戦後のファッション 1950,60,70年代

街の派手な若者達。昔からそうゴロゴロといたわけではない。当時、流行といえば映画スターや歌手の着ていた洋服のことであり、アロハシャツなんてやくざ者だった。しかし60年が近づく頃、街にはやっと自己主張する若者達が現われ始めていた。

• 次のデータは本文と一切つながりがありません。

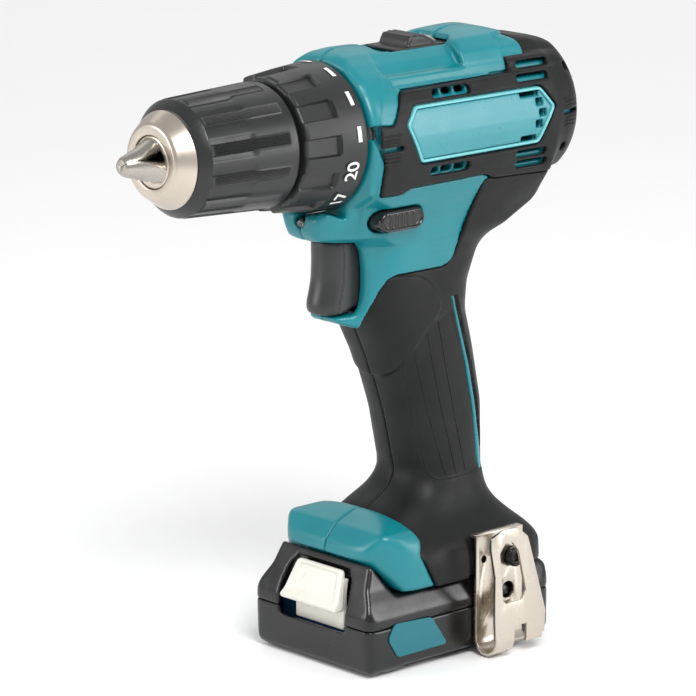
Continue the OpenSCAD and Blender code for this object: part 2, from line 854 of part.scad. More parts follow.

戦後の若者ファッションは、世の中の生活が安定してきた昭和30年代初頭からアメリカ文化やその他の国々の影響をもろに受けていました。
といっても映画スターや人気歌手がスクリーンや舞台で着ていた程度。
街にそんなフアッションが溢れていたわけではなかったのです。
子供は子供らしく、学生は学生服、勤め人は背広と、その頃は非常に分かりやすい時代でありました。
それゆえ、ちょっと違うスタイルを好む一派は「太陽族」「カリプソ族」 「ビート族」などと呼ばれ、 愚連隊 (不良ややくざの事) 扱いされていたのです。
しかし、そんな風に大人達から白い目で見られることが逆に反抗的な一部の若者達に支持され、マスコミで話題になればなるほど広まっていきました。
そのためかこの50年代中頃のファッションは、永遠不滅の反逆のイメージを感じさせるものでありました。
70~90年代の流れの中で幾度かリバイバルをくり返したのも、ルーツとしての本物の魅力を持っていたからこそでしよう。 モダンジャズとファンキーな黒人に影響を受けた「ビート族」、南国の解放的気分の「カリプソ族」、オートバイに革ジャンのロカビリー野郎達。
いずれもまだ現代に存在したとしても不思議ではなく、かえって今よりも本物の、反逆精神あふれたファッション感覚を持っていたといえるのでは・・・・・。
夏の浜辺で寄り添う2人。 開放的な夏にこんなスタイルはいかが。
目が覚めるようなプリントのシャツ、襟のリバーシブルが若さを感じさせてくれます。
女性のマドラス・チェックもイカス。
カリプソ娘こと浜村美智子のこのスタイル、これでも当時は結構ショッキングなファッションでした。
どこか南国を思わせるポンチョ風上着がその後のヒッピーを思わせます。


麦わら帽子にスリムなパンツ、ぺったんこの靴がカリプソ風かは不明ですが、開放的な感じはしますね。
彼女の歌う遠いジャマイカのヒット・ソング「バナナ・ボートソング」はゴキゲンでした。
『ファンキーハットの快男児』って映画のシリーズに主役で登場した千葉真一 。


ファンキーハットといっても夏用の帽子に派手な布地が巻いてあるだけ! まぁいかにもチンピラルックといえないこともないけど当時はそれなりの深い理由があったんでしょう。
帽子はお洒落というより常識だった時代 、こんなのかぶってる奴はやっぱフアンキーだったんでしょう。
「太陽族」としてその中心的存在だった石原裕次郎も、湘南をイメージさせるフアッションで若者達をリード。
後の若大将こと、加山雄三のアイビー調とは違い、ひとつ間違えるとチンピラ風になってしまう反抗的ファッションでした。


ハンチングやボーダーのポロシャツ、アロハ・スタイルに白いラバーソールの靴など、普通の人が着たら陳腐になってしまうようなことを見事にこなしていました。
また彼を含む当時の日活アクションスターは、背広やコートをラフに着るかっこ良さを教えてれくれたのです。
白い靴下、とんがった革靴、くしゃくしゃのトレンチコート、サングラス、黒や赤のネクタイなど日活映画のヒーローやアウトローのスタイルは、映画を通して日本全土の著者のファッション意識を目覚めさせていったのであります。
こうした50年代の流行は何年もかけて一般的になっていきましたが、それでも一部の若者達、金持ちや遊び人の間に限られていました。
大学生が学校へ行く時以外でも学生服を着ていた時代なのです。
男も女も自分達のファッション感覚を自由に表現し、自主張を始めるのには、もう少し、60年代に入るまで待たなくてはなりませんでした。